Electrostatic Instabilities in Highly Collisional Magnetized Plasmas with Multi-Species Ions

Collisional plasma instabilities in low-ionized, highly dissipative, weakly magnetized plasmas play an important role in the lower Earth's ionosphere and, potentially, in other planetary ionospheres. In the Solar chromosphere, macroscopic effects of collisional plasma instabilities may contribute into significant chromospheric heating --- an effect originally deduced from spectroscopic observations and relevant modeling. We have developed a unified linear theory of local plasma instabilities, such as the Farley-Buneman, electron thermal, and ion thermal instabilities, in collisional plasmas with fully or partially unmagnetized multi-species ions. Theoretical analysis, based on a simplified 5-moment multi-fluid model, produces the general linear dispersion relation for the combined instability. Important limiting cases are analyzed in detail. This analysis demonstrates the acceptable applicability of this multi-fluid model for the processes under study.
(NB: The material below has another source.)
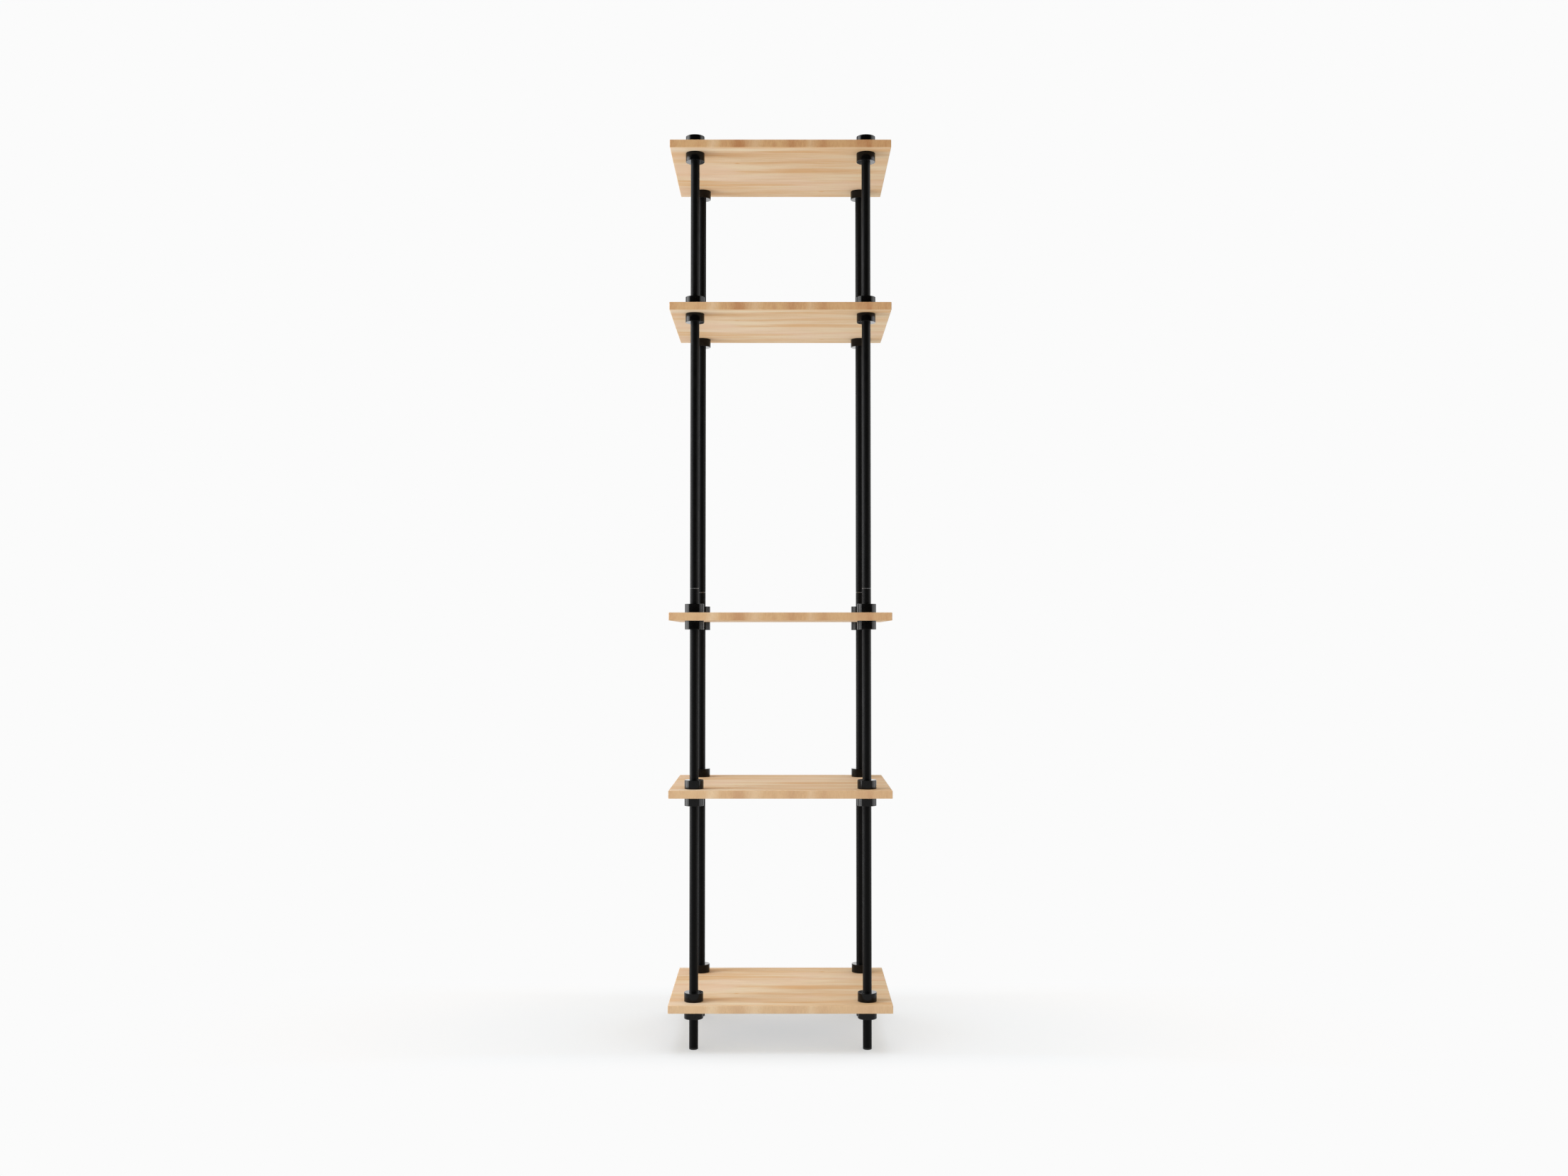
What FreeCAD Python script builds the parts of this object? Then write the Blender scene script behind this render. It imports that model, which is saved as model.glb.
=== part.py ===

Fluid model simulations usually require much less computer resources than do more accurate kinetic simulations, so that the apparent success of the fluid-model approach to the linear theory of collisional plasma instabilities makes it possible to include these small-scale instabilities (along with their possible macroscopic effects) into global fluid codes originally developed for large-scale modeling of the Solar and planetary atmospheres.